My quacking at the ducks only supported the theory that some things never change. I'm not sure why the logical thing to do on such a cold night was take a walk, but I did it anyway. It was supposed to be a little time away to refocus before bed. I think I have come to greatly dislike the phrase "supposed to".
Halfway around the complex something went terribly wrong. The friendly dialogue I had been carrying on inside my head turned hostile and condemning, only to receive rebuttals for its accusations. It was like standing near two people who are fighting. You have no idea what's going to happen next, but you're completely aware of the conversation taking place. I would love to say I was hearing strange voices, but they both sounded like me.
The more they carried on the more frustrated I became. My anger over what was taking place broke through the original altercation to become part of it. Anyone walking by would have thought I was crazy with how wildly my arms were flying through the air with no one to receive the gestures.
And then, for no reason at all, I dropped to the ground right there in the parking lot. My knees had begged to hit the pavement and I left them there as I folded in, head bent, palms clasping the back of my neck. It's not the safest place to find yourself crying, but there I was just the same.

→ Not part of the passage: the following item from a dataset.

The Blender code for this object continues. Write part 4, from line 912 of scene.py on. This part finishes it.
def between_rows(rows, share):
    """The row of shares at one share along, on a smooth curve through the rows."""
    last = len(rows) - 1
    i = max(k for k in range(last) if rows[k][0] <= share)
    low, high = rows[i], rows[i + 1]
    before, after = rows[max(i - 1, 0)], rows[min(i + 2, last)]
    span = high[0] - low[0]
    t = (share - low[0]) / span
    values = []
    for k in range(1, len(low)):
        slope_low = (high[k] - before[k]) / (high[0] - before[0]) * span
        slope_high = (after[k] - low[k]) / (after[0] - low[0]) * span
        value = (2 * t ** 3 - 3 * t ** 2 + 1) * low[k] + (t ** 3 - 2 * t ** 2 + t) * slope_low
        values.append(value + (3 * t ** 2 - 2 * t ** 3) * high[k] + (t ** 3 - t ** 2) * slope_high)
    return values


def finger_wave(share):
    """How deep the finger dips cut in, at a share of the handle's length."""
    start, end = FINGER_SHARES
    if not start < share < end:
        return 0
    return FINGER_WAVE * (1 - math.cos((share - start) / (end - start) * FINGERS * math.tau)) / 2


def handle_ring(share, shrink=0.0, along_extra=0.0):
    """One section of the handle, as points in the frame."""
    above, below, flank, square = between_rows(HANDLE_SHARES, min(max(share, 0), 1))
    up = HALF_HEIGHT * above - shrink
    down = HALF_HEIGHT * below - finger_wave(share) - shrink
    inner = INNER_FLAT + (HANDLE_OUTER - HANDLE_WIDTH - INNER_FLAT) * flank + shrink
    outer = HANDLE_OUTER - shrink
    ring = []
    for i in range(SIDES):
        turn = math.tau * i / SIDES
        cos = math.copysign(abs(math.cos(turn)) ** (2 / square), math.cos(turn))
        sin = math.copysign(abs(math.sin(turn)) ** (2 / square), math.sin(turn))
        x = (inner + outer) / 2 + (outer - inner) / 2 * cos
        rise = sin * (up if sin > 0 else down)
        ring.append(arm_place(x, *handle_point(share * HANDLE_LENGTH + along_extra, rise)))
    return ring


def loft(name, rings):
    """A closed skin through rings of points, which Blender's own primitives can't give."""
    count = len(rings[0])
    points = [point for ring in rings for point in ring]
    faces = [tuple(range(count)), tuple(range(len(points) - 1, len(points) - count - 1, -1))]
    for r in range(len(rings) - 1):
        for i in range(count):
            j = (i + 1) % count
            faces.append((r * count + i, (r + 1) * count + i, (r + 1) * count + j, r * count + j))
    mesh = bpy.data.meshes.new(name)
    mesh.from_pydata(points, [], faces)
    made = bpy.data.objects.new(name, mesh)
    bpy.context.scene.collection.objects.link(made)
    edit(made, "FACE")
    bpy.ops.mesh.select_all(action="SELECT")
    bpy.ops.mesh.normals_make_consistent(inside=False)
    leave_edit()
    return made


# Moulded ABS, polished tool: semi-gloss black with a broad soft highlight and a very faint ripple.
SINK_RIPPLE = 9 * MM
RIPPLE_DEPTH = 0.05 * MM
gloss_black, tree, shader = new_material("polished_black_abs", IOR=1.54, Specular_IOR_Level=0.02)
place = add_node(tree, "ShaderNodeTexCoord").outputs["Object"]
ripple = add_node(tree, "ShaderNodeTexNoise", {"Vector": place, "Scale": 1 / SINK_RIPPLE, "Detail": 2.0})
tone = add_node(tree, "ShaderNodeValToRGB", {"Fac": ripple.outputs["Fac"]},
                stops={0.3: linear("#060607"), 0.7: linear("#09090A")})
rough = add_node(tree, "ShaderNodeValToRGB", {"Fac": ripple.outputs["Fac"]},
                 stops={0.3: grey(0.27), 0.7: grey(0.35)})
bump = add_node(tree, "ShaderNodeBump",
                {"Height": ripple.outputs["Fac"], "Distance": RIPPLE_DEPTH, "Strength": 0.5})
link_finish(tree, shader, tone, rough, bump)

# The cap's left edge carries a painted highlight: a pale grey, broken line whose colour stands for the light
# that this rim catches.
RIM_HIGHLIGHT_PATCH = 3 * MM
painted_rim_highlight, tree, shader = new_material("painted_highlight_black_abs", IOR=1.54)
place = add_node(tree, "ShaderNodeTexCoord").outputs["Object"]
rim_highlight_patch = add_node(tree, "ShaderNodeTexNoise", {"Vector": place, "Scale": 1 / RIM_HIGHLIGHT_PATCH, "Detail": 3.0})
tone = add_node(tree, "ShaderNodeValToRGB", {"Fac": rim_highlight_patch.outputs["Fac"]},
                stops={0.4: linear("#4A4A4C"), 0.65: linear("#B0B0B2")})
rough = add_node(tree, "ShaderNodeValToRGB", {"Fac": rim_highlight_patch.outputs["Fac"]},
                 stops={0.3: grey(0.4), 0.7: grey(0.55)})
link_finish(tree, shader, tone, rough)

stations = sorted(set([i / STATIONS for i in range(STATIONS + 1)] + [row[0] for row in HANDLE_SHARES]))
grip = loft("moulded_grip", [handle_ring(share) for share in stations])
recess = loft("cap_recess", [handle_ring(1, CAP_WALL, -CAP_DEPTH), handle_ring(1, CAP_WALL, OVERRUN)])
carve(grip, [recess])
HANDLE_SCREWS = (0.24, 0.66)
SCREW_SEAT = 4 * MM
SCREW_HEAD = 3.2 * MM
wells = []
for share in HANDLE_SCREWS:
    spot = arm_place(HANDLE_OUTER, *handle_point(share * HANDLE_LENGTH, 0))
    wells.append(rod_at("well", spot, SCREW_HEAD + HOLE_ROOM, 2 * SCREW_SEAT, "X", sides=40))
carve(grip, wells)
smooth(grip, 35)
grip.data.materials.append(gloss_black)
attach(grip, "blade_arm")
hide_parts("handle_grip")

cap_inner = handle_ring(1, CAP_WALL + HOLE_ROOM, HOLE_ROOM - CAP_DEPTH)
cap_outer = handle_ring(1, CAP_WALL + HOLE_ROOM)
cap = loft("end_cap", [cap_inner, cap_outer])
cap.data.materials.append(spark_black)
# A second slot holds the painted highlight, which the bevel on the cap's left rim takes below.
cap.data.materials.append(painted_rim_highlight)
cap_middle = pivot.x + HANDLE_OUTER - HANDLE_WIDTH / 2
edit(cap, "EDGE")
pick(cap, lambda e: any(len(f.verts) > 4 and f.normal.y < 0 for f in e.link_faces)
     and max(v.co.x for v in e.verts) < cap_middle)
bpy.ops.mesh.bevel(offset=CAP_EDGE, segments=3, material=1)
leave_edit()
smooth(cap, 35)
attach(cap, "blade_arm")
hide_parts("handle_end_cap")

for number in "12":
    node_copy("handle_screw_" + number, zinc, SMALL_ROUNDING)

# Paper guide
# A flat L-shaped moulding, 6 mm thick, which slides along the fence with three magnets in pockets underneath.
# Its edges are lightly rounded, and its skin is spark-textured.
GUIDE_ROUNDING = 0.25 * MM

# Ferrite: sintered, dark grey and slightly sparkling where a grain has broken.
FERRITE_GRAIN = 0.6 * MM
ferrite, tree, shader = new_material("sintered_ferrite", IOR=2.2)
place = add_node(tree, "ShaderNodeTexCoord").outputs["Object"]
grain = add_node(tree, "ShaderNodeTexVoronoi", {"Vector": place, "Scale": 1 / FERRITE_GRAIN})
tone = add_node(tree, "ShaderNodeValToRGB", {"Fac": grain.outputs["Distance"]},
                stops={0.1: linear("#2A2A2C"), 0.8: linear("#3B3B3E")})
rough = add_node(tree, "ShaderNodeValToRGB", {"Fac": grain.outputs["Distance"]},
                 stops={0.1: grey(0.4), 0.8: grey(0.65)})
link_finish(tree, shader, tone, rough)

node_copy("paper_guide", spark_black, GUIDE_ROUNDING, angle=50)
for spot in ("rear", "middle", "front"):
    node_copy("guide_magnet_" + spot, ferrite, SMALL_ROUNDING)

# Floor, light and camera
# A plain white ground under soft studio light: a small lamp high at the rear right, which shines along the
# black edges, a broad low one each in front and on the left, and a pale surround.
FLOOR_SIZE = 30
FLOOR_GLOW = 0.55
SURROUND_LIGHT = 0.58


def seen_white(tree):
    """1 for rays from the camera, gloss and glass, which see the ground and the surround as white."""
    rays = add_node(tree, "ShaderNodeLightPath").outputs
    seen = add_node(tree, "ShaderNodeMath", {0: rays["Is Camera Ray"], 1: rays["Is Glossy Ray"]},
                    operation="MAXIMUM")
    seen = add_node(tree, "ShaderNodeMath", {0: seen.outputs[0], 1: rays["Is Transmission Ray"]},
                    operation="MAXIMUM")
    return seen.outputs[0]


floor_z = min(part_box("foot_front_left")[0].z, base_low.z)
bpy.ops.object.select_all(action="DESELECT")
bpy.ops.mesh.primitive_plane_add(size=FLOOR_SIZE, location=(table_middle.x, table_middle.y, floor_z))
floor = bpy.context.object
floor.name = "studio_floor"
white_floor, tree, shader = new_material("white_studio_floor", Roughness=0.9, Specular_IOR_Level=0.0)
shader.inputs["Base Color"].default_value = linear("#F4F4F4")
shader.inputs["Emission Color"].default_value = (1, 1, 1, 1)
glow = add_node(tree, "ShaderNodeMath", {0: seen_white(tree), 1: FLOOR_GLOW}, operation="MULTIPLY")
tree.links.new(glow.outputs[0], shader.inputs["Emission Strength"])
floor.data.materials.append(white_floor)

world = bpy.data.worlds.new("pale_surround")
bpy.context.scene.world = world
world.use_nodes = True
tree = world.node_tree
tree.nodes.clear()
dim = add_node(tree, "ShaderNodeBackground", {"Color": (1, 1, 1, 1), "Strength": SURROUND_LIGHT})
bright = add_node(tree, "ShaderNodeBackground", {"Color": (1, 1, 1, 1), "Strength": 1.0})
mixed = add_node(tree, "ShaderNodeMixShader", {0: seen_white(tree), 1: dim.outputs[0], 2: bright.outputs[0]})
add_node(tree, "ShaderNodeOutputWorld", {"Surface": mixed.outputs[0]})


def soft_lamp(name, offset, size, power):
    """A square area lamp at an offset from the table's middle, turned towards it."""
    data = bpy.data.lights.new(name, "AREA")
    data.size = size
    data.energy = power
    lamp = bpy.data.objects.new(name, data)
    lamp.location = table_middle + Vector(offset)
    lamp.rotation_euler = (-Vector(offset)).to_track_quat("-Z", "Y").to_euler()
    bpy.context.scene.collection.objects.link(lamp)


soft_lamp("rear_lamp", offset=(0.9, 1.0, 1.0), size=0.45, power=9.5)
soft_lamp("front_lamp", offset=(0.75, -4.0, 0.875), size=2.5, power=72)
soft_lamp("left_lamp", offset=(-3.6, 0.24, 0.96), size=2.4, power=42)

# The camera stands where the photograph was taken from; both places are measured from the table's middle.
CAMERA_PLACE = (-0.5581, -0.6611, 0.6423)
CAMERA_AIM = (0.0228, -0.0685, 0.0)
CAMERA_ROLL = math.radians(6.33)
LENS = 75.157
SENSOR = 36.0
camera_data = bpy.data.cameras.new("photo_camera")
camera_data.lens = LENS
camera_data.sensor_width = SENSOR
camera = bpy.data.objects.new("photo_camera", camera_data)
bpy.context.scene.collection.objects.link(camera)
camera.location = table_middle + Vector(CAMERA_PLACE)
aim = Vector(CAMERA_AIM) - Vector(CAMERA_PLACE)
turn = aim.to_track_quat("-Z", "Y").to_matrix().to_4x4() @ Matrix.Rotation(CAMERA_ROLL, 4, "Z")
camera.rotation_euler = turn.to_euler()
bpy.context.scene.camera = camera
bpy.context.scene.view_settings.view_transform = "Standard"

I think part of the reason I don't believe in fairy tales or happy endings is that I've written far too many of them in my lifetime. I easily have an entire book of daydreams and real scenes that could have ended with, "And she/they lived happily ever after". None of them ever happened. Nothing ever came close.
I've created many ways to end even this sad tale, but none are true to life. In the real story she walked home alone in the dark with air chilling the tears on her face. Nobody cared to notice.

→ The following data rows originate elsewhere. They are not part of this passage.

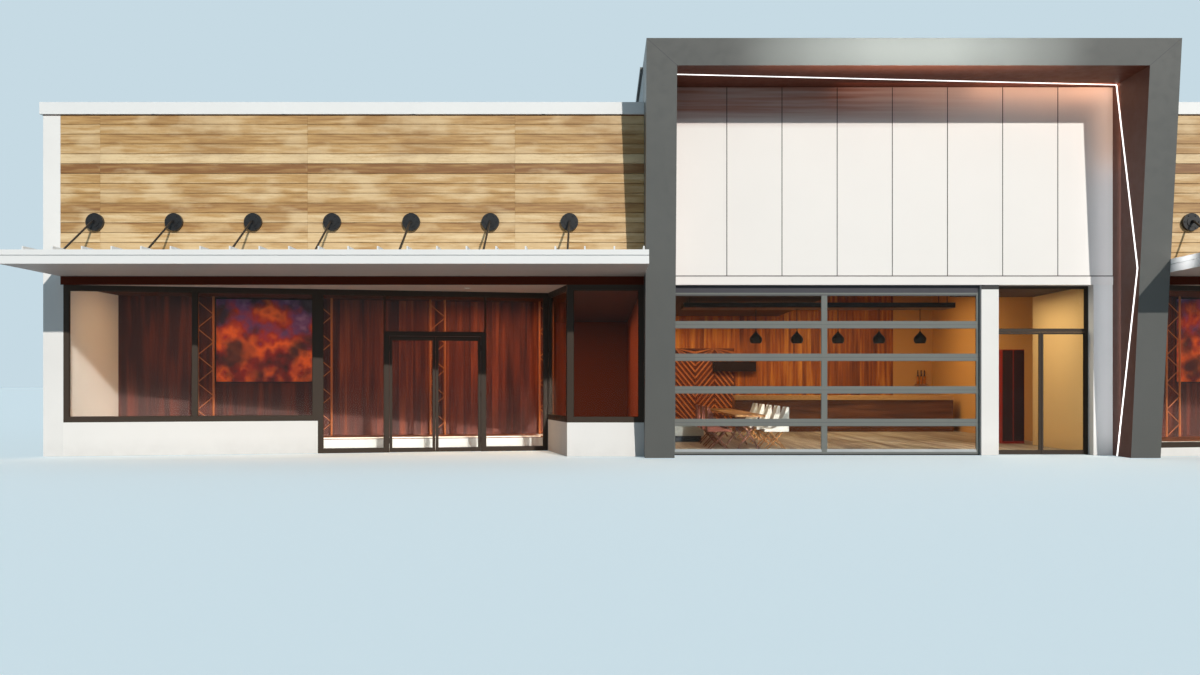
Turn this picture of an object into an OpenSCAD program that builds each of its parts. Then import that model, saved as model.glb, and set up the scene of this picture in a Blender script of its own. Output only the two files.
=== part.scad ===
/* [Overall] */
// Clear width of each shop, from its end wall to the portal
shop_clear_w = 11015; // [10600:5:12500]
// Depth of the building, from the shop facade to the back
shop_d = 13690; // [11000:10:18000]
// Height of the shop walls under their coping
shop_h = 6455; // [5600:5:6800]
// Thickness of the two end walls
end_wall_t = 325; // [200:5:500]
// Thickness of the walls between the shops and the cafe
party_t = 300; // [200:10:400]
// Thickness of the back walls
back_t = 300; // [200:10:400]
// Thickness of the floor slabs
floor_t = 40; // [20:5:80]
// Thickness of the ceilings
ceiling_t = 60; // [30:5:100]
// Thickness of the roof slabs
roof_t = 200; // [120:10:300]
// Depth of each roof below the top of its wall
roof_drop = 450; // [250:10:700]

/* [Shop Coping] */
// Height of the white coping
coping_h = 225; // [120:5:300]
// Overhang of the copings on both sides of a wall
coping_lip = 50; // [20:5:90]

/* [Shop Front] */
// Height of the shop ceiling and of the glazing
clear_h = 3244; // [3000:4:3400]
// Height of the brown band above the glazing
header_h = 160; // [100:5:220]
// Thickness of the wall behind the boards
front_wall_t = 250; // [150:10:350]
// Thickness of the timber boards
cladding_t = 40; // [20:2:60]
// Angle of the splayed shopfront
splay = 12.6; // [10:0.1:14]
// Length of the splayed shopfront
splay_len = 9280; // [9000:10:9400]
// Width of the white nib beside the left shopfront
left_reveal = 55; // [50:1:150]
// Width of the white nib beside the right shopfront
right_reveal = 140; // [50:1:200]
// Height of the left shop's plinths
left_plinth_h = 643; // [300:1:800]
// Height of the right shop's plinths
right_plinth_h = 165; // [100:1:400]
// Thickness of the plinths
plinth_t = 200; // [120:5:220]

/* [Glazing Frames] */
// Depth of the frames
frame_d = 100; // [70:5:120]
// Height of the top and bottom bars and width of the jambs
bar = 95; // [60:1:110]
// Height of the bar at the foot of the entrance frame
sill_bar = 80; // [60:1:110]
// Width of the window mullion
mullion_w = 87; // [50:1:110]
// Width of the post in the deep corner
deep_post = 80; // [60:1:110]
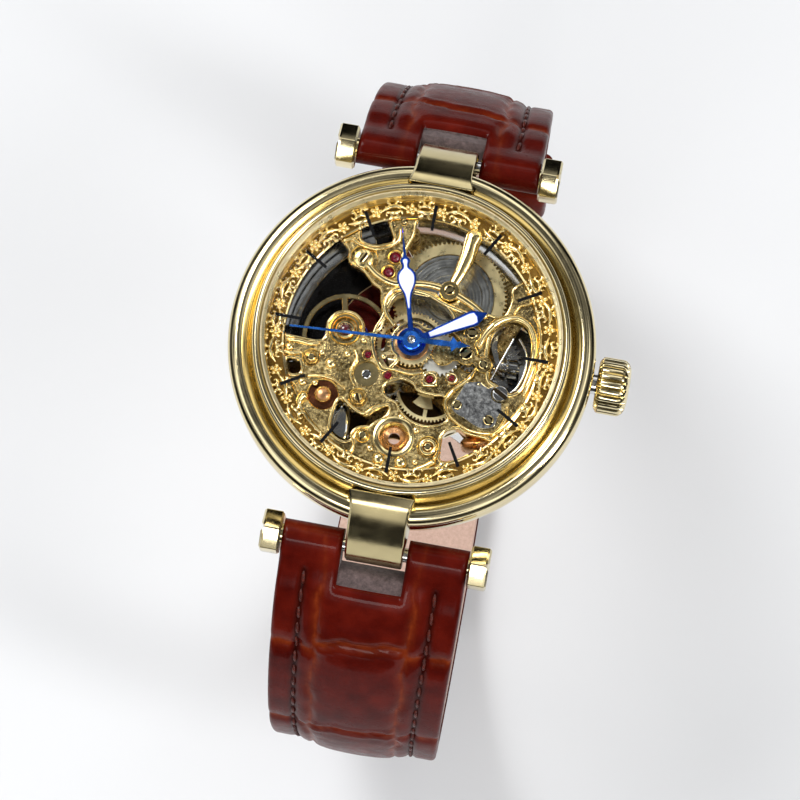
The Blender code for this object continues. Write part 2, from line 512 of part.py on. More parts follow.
openings = [
    # over the balance and out to the case ring between 9 and 10:30
    rim(135, 185) + [(-9.2, -1.2), (-9.05, 0.4)] + [polar(BALANCE, 2.1, radians(a)) for a in range(165, 5, -26)]
    + [(-4.9, 0.3), (-3.7, 0.9), (-3.5, 2.3), (-4.0, 3.8), (-4.2, 4.9), (-5.0, 5.35), (-5.8, 6.1), (-6.7, 6.75),
       (-7.5, 6.95), (-8.1, 7.5), (-8.2, 8.4), (-8.7, 9.0)],
    # beside it at 11
    rim(112, 123, 3) + [(-7.0, 9.9), (-5.8, 9.6), (-4.7, 9.9), (-3.9, 10.4), (-4.3, 11.4)],
    # over the barrel and out to the case ring between 12 and 2
    rim(40, 96, 10) + [(-1.75, 12.6), (-1.75, 11.3), (-2.1, 10.2), (-2.5, 8.8), (-2.35, 7.6), (-1.9, 6.3),
                       (-1.0, 5.85), (0.5, 5.75), (1.5, 5.7)]
    + [polar(BARREL, 1.25, radians(a)) for a in range(215, 345, 25)]
    + [(4.3, 5.6), (5.4, 5.0), (6.8, 4.6), (8.4, 4.4), (9.0, 5.0), (9.25, 6.2), (9.1, 7.4), (9.7, 8.2)],
    # round the centre wheel
    [polar(CENTRE, 3.8, radians(a)) for a in range(150, 240, 14)]
    + [polar(CENTRE, 2.3, radians(a)) for a in range(235, 35, -20)]
    + [(3.4, 2.3), (3.7, 3.4), (2.8, 4.3), (1.6, 4.9), (0.0, 5.05), (-1.6, 5.0), (-2.5, 4.5), (-2.9, 3.6)],
    # over the clutch and stem
    [(8.0, 0.6), (8.1, 2.4), (8.9, 3.6), (10.2, 4.1), (11.4, 3.6), (12.1, 2.1), (12.2, 0.0), (11.75, -2.4),
     (11.0, -3.3), (10.3, -3.1), (9.2, -2.6), (8.6, -2.2), (8.3, -0.6)],
    # over the third wheel, at 7, at 5 and at 8
    [(-1.5, -4.5), (-0.3, -3.95), (0.9, -4.3), (1.3, -5.2), (2.0, -5.8), (3.3, -5.7), (4.2, -5.0), (4.6, -5.9),
     (4.9, -7.2), (4.0, -7.9), (2.6, -8.15), (1.2, -7.8), (0.2, -7.0), (-0.4, -6.3), (-1.5, -5.9), (-1.9, -5.2)],
    [(-6.3, -7.3), (-5.6, -7.4), (-4.7, -8.0), (-3.1, -8.35), (-2.3, -7.6), (-1.2, -7.0), (-1.4, -7.9),
     (-2.4, -8.8), (-3.0, -9.5), (-3.9, -9.9), (-4.4, -10.9), (-5.2, -11.2), (-6.4, -10.5), (-6.6, -9.3)],
    [(4.8, -9.4), (5.2, -8.5), (6.3, -8.05), (7.2, -8.4), (9.3, -8.6), (9.5, -9.1), (8.0, -10.3), (6.5, -11.2),
     (5.2, -11.5), (5.0, -10.6)],
    [(-12.3, -3.9), (-11.1, -3.9), (-10.8, -5.0), (-11.9, -5.2)],
    circle((0.0, -10.0), 1.5, 16),
]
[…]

One of the biggest problems with the imagination is that when you step out of it the real world can do nothing but disappoint you.
An entire year of my life gone, and for what? I don't like this game anymore.
Captured At:2139
October 28, 2005
While handing off a glass of water:
Liz: "Where's my lemon and straw?"
Dad: "In the restaurant where it belongs."
Yeah, it's good to be home...
Captured At: 106
October 31, 2005
Realizing it's nearly time to return to Florida is a bit of a bummer. The only other observation I have tonight is how surprising it is that I cannot come up with much more than that to say. A few times I found myself with an anxious feeling I didn't understand, but other than that the trip up here has been relaxing and enjoyable. I am very thankful to have such wonderful people in my family.
Dad carved pumpkins with me because nobody else would. Though I'm old enough to wield my own weapon for the surgery now, there was a time when he was the sole artisan forming faces into orange shells for three excited children who had their own ideas of what a jack o' lantern should look like. I can still see our old dining room table covered with newspapers as he worked...
I'll refrain from reliving the Halloween memories that spring to mind and instead leave a picture in the spirit of the holiday. True last year's masterpiece was cute, but every time I look over at the table and find this one sitting there I grin like the child I am. It's silly, yet at the same time entirely not. Again I'm awed by the power of the tiniest, simplest things.